Four Golden Rules of High Availability. Is Self-Healing a Requirement of Highly Available Systems?

Jared Wray enumerates the following 4 rules for High Availability :

  • No Single Point of failure
  • Self-healing is Required
  • It will go down so plan on it
  • It is going to cost more: […] The discussion instead should be what downtime is acceptable for the business.

I’m not sure there’s a very specific definition of high availability, but the always correct Wikipedia says:

High availability is a system design approach and associated service implementation that ensures a prearranged level of operational performance will be met during a contractual measurement period.

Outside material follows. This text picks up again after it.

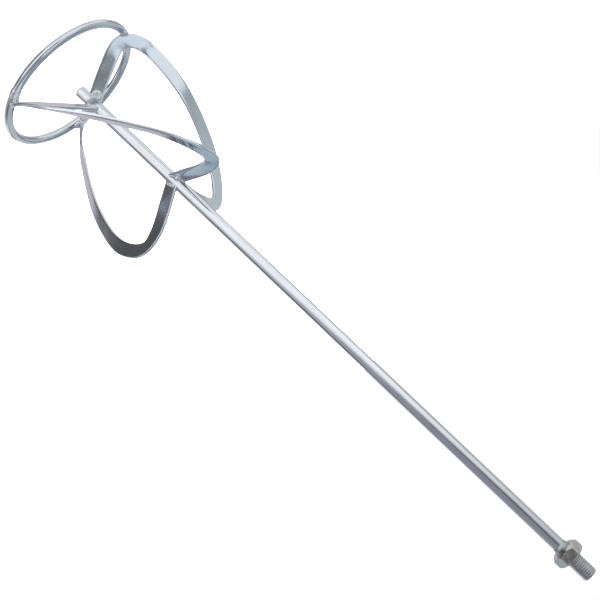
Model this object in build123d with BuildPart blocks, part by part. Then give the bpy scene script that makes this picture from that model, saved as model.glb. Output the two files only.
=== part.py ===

This got me thinking if self-healing is actually a requirement? Could I translated this into asking: is it possible to control the MTTF? Control in the sense of planning operations that would push MTTF into a range that is not consider to break the SLA.

Jim Gray and Daniel P. Siewiorek wrote in their “High Availability Computer Systems”:

The key concepts and techniques used to build high availability computer systems are (1) modularity, (2) fail-fast modules, (3) independent failure modes, (4) redundancy, and (5) repair. These ideas apply to hardware, to design, and to software. They also apply to tolerating operations faults and environmental faults.

Notice the lack of the “self” part. So is self-healing a requirement of highly available systems?